— START OF Information shown —
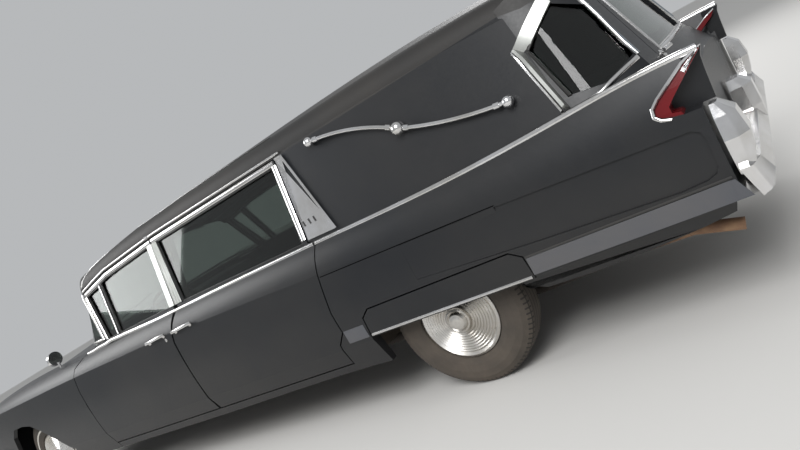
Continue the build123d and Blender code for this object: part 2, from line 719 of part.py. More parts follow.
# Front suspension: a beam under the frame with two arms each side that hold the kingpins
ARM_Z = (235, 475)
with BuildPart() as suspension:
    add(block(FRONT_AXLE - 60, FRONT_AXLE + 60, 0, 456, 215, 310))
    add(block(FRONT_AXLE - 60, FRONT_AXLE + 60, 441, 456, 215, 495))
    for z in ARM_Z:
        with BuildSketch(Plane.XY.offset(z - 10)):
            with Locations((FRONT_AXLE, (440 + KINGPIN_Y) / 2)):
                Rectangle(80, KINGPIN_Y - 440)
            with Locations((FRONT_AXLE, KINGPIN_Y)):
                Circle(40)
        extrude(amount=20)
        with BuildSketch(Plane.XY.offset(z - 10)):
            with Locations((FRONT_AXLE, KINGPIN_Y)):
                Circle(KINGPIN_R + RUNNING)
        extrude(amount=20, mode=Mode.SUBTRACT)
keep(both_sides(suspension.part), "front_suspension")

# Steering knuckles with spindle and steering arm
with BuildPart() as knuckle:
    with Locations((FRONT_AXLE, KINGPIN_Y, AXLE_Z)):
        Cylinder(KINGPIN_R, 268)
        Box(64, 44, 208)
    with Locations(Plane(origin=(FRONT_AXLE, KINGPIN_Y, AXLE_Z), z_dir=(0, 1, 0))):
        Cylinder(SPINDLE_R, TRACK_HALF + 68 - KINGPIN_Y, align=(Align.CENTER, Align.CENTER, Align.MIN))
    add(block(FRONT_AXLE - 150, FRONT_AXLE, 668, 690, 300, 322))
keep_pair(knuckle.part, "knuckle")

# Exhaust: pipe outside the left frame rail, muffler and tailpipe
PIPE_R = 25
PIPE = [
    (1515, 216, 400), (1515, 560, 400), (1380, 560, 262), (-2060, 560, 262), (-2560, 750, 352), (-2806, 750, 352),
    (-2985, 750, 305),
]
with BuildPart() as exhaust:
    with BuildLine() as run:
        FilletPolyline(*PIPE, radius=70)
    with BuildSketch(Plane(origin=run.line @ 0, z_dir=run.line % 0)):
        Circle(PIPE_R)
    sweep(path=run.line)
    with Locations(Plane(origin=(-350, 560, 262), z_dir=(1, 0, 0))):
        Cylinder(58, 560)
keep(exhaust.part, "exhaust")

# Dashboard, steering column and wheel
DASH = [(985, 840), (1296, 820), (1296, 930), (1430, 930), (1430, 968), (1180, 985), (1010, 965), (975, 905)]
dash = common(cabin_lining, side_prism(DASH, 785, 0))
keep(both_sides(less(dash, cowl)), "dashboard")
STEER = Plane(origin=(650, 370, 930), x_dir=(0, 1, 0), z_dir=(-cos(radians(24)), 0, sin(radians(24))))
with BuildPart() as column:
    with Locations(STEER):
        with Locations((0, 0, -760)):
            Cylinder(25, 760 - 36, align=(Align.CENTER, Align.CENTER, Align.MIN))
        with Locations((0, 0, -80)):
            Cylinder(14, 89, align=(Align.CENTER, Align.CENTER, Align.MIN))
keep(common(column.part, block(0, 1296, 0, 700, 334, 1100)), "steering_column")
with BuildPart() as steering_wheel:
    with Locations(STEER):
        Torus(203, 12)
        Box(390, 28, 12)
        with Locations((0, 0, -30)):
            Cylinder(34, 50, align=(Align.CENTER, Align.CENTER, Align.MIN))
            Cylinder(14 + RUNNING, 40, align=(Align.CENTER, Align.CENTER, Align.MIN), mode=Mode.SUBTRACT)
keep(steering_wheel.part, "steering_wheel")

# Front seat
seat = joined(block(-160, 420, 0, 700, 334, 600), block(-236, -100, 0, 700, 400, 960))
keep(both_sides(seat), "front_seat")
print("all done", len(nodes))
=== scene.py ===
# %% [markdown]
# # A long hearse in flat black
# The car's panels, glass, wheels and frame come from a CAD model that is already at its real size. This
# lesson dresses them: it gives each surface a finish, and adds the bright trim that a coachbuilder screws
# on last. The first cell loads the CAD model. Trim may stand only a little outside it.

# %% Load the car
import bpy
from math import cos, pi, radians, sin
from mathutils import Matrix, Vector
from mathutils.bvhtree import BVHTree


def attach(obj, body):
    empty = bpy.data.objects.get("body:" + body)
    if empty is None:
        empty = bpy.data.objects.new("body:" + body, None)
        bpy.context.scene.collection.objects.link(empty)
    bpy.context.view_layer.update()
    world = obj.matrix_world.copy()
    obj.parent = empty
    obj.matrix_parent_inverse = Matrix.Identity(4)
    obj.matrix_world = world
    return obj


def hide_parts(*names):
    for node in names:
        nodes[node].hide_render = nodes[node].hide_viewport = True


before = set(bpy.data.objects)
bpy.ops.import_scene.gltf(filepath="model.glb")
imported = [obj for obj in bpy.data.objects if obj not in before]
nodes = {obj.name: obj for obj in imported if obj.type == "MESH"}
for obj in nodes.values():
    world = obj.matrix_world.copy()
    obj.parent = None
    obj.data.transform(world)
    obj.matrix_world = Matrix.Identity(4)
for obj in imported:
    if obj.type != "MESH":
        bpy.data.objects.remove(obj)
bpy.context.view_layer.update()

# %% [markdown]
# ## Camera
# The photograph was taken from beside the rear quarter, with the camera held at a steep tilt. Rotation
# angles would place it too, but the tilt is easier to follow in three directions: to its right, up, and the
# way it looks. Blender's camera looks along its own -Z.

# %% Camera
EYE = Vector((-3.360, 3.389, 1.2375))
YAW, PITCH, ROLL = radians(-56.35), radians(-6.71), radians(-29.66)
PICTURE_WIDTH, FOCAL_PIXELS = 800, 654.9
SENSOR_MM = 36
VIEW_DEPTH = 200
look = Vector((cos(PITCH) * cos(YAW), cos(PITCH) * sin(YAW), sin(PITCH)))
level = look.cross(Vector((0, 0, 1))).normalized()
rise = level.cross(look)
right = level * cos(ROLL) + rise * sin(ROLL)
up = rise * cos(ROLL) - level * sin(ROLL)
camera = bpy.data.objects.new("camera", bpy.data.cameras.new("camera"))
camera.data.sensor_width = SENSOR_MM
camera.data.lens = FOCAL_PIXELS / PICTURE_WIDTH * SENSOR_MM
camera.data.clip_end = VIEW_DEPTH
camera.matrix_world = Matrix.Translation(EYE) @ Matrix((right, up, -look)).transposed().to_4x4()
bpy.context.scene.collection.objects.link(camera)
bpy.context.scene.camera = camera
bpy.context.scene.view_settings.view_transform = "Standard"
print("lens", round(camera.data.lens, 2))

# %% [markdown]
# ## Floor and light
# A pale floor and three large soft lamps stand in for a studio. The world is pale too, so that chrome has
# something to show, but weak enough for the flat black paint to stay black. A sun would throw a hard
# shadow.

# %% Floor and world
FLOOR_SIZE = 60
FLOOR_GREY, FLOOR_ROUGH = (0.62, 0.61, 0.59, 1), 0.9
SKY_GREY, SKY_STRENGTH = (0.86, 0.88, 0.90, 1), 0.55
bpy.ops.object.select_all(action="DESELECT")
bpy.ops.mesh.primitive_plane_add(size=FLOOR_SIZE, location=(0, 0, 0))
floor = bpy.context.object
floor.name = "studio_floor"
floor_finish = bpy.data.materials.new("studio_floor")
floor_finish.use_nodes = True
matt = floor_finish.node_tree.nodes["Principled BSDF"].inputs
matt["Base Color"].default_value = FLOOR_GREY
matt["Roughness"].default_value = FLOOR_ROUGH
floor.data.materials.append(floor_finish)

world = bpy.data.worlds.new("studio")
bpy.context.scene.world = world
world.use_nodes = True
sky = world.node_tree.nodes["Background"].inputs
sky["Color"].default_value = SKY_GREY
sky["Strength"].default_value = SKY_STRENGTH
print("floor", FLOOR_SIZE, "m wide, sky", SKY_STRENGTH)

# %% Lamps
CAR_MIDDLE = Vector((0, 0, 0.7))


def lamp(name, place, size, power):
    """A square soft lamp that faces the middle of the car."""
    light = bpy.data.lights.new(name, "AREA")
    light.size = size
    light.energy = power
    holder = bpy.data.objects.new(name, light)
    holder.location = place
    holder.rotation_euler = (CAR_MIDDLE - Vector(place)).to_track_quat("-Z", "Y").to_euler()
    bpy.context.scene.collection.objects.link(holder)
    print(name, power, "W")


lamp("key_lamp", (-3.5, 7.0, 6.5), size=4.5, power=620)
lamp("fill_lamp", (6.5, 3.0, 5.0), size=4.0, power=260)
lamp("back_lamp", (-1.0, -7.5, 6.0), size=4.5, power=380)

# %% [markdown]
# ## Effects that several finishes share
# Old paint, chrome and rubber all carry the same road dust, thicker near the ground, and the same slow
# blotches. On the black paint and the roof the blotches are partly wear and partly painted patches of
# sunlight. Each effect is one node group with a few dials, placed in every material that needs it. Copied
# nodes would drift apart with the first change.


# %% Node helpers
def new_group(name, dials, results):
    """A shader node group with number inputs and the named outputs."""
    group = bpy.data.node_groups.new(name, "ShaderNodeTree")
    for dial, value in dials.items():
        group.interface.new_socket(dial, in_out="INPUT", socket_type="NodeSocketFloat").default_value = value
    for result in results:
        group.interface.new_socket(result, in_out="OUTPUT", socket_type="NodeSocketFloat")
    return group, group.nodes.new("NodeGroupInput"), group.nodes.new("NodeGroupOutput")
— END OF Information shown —
Exact duplication is required for the lines above, from the line that contains "Align.CENTER, Align.MIN), mode=Mode.SUBTRACT)" to the line that contains "bpy.data.objects.remove(obj)", inclusive; omit all others.

▸ **Problem solution**:
            Cylinder(14 + RUNNING, 40, align=(Align.CENTER, Align.CENTER, Align.MIN), mode=Mode.SUBTRACT)
keep(steering_wheel.part, "steering_wheel")

# Front seat
seat = joined(block(-160, 420, 0, 700, 334, 600), block(-236, -100, 0, 700, 400, 960))
keep(both_sides(seat), "front_seat")
print("all done", len(nodes))
=== scene.py ===
# %% [markdown]
# # A long hearse in flat black
# The car's panels, glass, wheels and frame come from a CAD model that is already at its real size. This
# lesson dresses them: it gives each surface a finish, and adds the bright trim that a coachbuilder screws
# on last. The first cell loads the CAD model. Trim may stand only a little outside it.

# %% Load the car
import bpy
from math import cos, pi, radians, sin
from mathutils import Matrix, Vector
from mathutils.bvhtree import BVHTree


def attach(obj, body):
    empty = bpy.data.objects.get("body:" + body)
    if empty is None:
        empty = bpy.data.objects.new("body:" + body, None)
        bpy.context.scene.collection.objects.link(empty)
    bpy.context.view_layer.update()
    world = obj.matrix_world.copy()
    obj.parent = empty
    obj.matrix_parent_inverse = Matrix.Identity(4)
    obj.matrix_world = world
    return obj


def hide_parts(*names):
    for node in names:
        nodes[node].hide_render = nodes[node].hide_viewport = True


before = set(bpy.data.objects)
bpy.ops.import_scene.gltf(filepath="model.glb")
imported = [obj for obj in bpy.data.objects if obj not in before]
nodes = {obj.name: obj for obj in imported if obj.type == "MESH"}
for obj in nodes.values():
    world = obj.matrix_world.copy()
    obj.parent = None
    obj.data.transform(world)
    obj.matrix_world = Matrix.Identity(4)
for obj in imported:
    if obj.type != "MESH":
        bpy.data.objects.remove(obj)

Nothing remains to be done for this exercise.